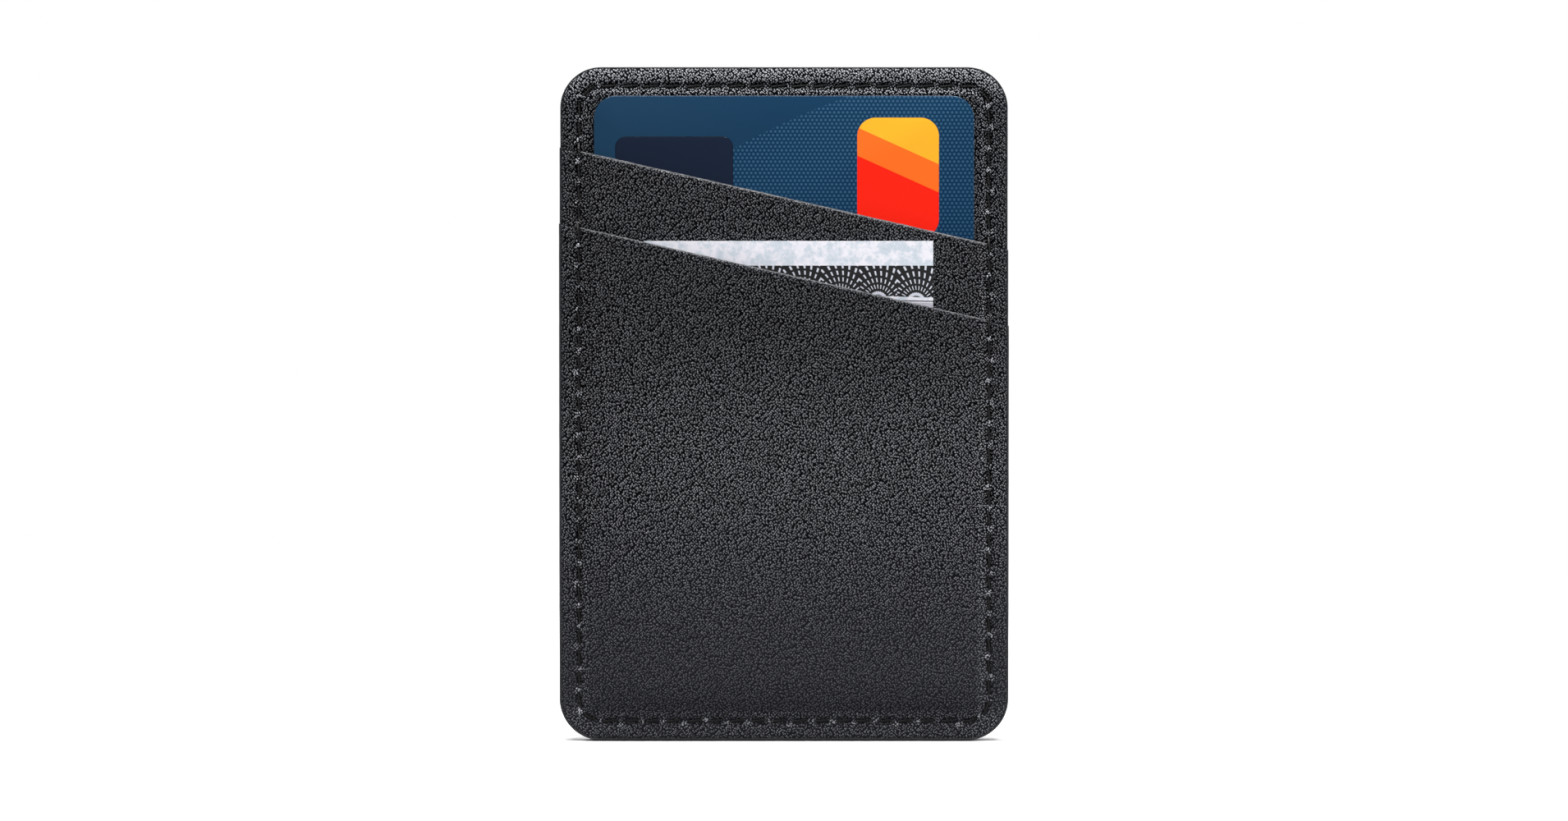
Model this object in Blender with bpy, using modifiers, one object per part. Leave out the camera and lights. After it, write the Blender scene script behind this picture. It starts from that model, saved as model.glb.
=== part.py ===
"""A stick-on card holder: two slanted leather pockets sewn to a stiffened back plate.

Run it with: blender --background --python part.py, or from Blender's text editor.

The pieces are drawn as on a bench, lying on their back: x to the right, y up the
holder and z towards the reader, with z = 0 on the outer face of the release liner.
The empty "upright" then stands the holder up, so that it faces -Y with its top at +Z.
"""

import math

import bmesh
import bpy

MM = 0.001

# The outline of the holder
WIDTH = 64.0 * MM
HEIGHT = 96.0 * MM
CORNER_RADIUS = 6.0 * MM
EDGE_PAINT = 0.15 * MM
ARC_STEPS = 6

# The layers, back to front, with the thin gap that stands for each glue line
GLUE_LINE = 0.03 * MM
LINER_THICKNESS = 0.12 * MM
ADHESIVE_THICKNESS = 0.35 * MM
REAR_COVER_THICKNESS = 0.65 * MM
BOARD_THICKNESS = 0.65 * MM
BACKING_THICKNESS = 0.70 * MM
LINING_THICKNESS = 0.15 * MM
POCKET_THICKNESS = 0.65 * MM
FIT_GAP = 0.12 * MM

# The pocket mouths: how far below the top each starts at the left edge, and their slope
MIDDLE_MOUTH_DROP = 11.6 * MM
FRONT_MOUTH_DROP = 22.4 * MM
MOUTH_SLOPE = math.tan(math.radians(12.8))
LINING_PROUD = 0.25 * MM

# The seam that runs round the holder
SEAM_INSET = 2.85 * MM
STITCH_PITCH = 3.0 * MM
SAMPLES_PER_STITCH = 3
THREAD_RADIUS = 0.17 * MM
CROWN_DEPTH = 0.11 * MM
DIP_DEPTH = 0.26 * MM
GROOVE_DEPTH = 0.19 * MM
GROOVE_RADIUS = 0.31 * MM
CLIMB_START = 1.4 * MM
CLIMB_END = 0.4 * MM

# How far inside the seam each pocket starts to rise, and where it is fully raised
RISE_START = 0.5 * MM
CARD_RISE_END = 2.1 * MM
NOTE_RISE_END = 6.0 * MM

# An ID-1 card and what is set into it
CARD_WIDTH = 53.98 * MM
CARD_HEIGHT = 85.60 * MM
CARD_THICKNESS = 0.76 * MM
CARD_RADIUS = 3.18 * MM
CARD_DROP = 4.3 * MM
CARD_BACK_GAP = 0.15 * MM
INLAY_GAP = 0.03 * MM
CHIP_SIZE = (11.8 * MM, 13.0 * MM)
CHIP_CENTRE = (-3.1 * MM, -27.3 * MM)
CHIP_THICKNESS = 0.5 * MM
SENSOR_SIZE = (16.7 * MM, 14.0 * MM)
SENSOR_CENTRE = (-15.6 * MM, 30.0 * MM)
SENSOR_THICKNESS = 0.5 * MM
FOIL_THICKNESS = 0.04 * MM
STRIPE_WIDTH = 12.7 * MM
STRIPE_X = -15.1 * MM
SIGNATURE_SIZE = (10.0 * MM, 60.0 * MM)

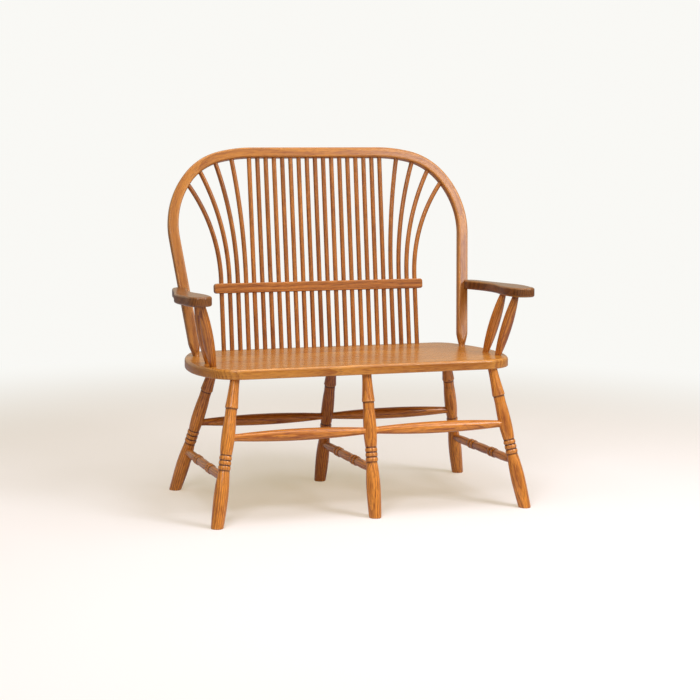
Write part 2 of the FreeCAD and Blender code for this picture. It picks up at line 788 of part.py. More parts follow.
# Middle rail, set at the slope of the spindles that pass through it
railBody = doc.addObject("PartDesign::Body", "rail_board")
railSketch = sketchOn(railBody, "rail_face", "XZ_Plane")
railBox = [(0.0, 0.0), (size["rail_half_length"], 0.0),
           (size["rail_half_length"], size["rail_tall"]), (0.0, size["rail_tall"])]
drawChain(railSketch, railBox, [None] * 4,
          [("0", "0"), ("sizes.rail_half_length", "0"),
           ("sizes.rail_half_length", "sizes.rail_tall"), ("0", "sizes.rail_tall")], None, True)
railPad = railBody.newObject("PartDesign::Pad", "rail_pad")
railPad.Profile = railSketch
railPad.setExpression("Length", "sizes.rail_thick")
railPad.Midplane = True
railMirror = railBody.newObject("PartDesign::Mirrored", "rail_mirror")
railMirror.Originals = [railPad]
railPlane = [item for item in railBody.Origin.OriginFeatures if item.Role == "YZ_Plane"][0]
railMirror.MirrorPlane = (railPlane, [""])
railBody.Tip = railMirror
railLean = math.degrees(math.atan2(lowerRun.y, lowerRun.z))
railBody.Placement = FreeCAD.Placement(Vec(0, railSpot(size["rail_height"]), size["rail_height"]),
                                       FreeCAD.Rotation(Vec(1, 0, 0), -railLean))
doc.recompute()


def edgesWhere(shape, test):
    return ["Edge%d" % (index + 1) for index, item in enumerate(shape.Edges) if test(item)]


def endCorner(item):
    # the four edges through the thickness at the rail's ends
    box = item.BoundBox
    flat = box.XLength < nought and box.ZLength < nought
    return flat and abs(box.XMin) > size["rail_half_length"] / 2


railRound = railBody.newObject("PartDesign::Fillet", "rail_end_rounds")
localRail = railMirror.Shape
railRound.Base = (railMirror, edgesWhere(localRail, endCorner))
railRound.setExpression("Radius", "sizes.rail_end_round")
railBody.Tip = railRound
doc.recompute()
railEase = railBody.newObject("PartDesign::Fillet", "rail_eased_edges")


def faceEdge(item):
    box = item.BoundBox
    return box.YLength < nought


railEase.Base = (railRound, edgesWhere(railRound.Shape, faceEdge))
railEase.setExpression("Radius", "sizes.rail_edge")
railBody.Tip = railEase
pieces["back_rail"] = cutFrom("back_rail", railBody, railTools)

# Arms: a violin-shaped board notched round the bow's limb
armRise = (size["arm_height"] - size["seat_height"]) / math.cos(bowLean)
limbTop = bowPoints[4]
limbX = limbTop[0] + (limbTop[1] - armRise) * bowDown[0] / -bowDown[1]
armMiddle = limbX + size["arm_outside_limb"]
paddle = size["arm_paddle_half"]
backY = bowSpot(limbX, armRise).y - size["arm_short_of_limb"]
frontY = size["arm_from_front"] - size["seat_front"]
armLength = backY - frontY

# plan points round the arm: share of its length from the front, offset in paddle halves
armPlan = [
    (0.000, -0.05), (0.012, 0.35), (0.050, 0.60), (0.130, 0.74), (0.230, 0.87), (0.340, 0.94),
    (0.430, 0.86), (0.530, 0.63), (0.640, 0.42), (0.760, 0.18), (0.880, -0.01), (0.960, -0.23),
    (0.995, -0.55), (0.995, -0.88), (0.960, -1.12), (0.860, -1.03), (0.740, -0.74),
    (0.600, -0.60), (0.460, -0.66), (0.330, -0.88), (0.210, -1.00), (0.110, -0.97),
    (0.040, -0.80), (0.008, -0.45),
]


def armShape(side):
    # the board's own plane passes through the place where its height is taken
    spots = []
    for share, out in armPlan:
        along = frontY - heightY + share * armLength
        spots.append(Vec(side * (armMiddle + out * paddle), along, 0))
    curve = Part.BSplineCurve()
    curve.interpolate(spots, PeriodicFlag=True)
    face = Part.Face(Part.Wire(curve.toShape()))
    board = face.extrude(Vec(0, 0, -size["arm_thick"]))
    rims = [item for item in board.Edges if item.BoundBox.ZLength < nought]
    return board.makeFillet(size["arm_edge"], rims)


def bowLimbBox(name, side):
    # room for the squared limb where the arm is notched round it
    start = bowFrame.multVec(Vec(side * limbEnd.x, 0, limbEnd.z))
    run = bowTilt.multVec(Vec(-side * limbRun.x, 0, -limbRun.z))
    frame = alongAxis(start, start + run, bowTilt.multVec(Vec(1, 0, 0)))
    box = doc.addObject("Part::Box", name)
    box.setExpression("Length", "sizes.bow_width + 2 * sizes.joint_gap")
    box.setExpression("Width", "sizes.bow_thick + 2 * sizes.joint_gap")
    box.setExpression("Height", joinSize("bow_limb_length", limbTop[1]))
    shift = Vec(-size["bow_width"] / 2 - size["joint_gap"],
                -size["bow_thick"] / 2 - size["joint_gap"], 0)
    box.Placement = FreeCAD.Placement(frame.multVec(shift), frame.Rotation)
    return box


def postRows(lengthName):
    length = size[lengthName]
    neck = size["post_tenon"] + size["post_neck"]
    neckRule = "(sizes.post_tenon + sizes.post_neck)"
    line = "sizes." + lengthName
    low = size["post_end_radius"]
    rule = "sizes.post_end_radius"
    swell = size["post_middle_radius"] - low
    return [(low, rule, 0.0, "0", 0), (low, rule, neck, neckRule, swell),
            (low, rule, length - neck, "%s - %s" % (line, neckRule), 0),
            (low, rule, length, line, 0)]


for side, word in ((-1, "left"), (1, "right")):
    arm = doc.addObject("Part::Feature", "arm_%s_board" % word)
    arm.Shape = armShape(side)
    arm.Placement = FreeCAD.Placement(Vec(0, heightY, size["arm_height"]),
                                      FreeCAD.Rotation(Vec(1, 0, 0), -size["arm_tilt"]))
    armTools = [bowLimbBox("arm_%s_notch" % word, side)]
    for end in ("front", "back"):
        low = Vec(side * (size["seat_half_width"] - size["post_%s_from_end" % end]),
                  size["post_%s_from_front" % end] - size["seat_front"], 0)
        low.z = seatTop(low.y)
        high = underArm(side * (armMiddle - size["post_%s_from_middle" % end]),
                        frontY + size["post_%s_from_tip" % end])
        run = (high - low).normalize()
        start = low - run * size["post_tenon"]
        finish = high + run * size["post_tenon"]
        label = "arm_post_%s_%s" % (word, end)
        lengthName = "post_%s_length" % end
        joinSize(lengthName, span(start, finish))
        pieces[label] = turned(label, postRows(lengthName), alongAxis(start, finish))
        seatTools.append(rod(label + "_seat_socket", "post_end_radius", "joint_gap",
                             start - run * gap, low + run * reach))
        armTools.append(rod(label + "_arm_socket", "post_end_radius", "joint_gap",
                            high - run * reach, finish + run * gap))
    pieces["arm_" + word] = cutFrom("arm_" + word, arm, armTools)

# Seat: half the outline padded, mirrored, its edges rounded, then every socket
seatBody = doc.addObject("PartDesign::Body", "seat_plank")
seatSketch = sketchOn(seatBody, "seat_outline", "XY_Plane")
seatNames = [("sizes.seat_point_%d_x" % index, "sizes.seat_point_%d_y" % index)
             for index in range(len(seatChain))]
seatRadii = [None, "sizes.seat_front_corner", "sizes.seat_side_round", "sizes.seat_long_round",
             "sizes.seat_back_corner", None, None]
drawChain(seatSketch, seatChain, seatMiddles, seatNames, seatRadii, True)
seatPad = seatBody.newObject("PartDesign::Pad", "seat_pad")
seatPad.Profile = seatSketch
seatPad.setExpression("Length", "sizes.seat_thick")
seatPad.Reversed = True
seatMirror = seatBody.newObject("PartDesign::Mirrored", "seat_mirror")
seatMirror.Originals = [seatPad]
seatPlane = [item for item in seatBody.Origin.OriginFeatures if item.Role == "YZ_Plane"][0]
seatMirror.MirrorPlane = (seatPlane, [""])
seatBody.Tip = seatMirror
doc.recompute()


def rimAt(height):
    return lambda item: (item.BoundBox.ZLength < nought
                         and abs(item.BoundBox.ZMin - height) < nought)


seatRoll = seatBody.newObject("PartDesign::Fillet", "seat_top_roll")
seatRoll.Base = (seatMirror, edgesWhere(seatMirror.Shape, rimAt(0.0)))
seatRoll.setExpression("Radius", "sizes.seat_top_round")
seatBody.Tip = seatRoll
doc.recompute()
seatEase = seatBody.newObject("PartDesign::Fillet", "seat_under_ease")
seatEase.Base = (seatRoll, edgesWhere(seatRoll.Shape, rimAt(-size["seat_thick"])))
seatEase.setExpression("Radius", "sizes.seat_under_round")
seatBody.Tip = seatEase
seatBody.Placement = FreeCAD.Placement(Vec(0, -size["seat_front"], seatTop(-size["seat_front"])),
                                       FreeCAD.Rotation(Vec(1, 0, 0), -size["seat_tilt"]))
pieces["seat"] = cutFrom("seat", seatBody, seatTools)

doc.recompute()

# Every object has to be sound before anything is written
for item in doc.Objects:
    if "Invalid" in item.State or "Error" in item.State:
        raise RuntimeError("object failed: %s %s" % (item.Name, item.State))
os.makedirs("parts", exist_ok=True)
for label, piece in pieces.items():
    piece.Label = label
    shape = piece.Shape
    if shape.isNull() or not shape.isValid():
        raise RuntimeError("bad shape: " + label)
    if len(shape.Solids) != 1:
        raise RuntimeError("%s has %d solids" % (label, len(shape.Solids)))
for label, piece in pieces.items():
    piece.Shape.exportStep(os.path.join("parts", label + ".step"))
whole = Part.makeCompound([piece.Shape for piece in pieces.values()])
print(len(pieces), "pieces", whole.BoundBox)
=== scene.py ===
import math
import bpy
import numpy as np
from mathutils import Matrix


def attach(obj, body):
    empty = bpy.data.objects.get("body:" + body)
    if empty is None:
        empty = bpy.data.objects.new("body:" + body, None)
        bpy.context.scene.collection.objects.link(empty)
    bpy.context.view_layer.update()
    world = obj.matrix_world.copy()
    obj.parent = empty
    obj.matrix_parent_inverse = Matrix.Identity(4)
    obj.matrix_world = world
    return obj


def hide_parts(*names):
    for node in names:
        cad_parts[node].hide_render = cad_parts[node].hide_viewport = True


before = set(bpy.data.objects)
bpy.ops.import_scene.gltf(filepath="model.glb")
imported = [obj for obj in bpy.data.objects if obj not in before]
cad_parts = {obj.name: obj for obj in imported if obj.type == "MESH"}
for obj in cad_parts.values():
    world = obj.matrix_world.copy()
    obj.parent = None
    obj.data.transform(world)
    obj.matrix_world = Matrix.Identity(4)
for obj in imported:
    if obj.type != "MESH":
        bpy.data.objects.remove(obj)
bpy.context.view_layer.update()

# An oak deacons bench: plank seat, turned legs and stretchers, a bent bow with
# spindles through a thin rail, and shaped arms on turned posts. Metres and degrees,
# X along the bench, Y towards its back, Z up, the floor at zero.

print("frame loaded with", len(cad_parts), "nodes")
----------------
Look above and return each line of the records exactly, from the very first through the line with "Run it with: blender", both included.

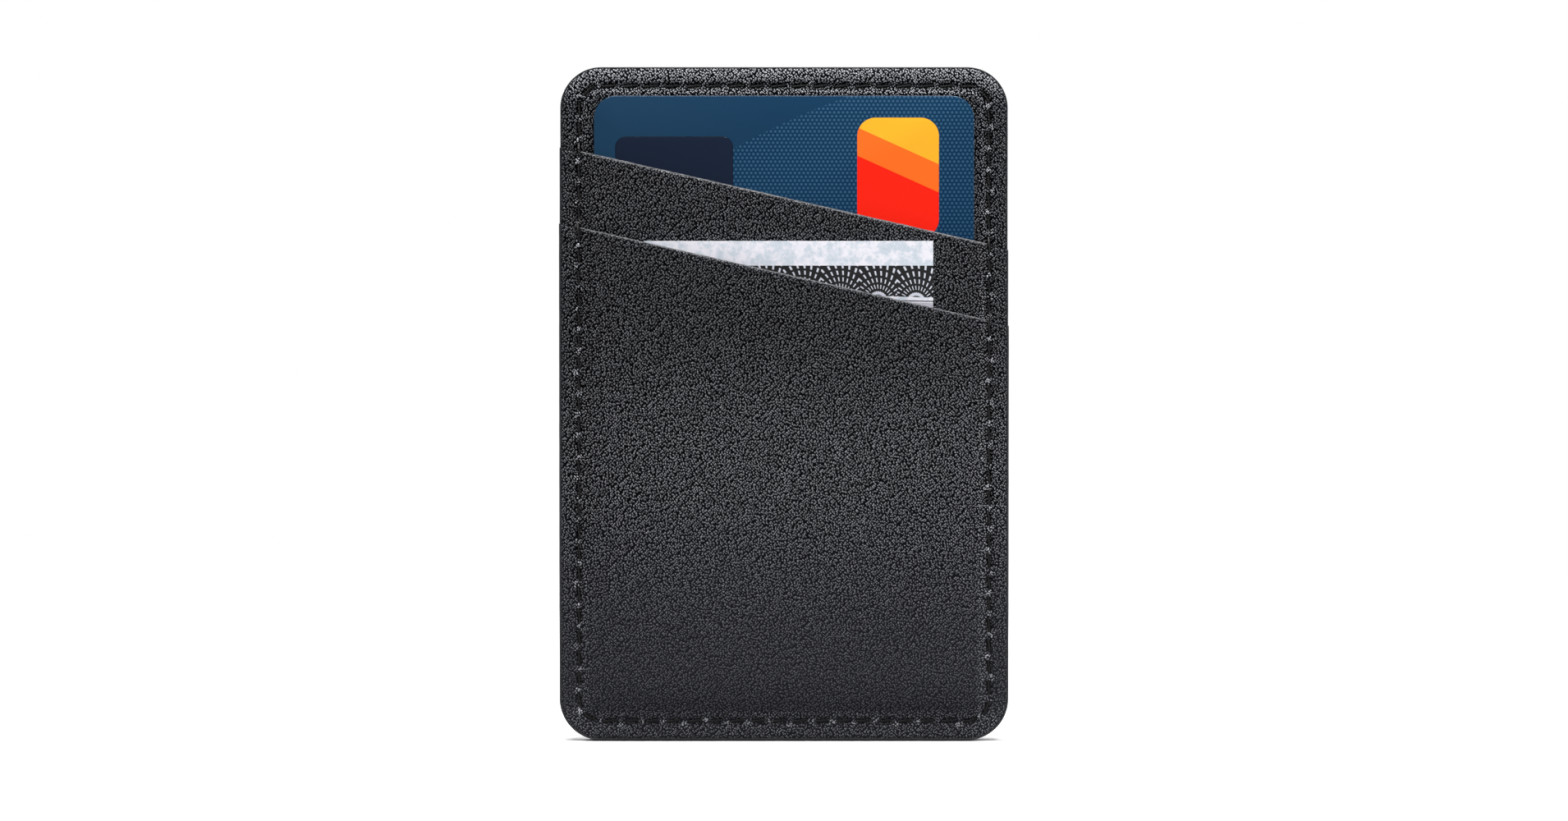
Model this object in Blender with bpy, using modifiers, one object per part. Leave out the camera and lights. After it, write the Blender scene script behind this picture. It starts from that model, saved as model.glb.
=== part.py ===
"""A stick-on card holder: two slanted leather pockets sewn to a stiffened back plate.

Run it with: blender --background --python part.py, or from Blender's text editor.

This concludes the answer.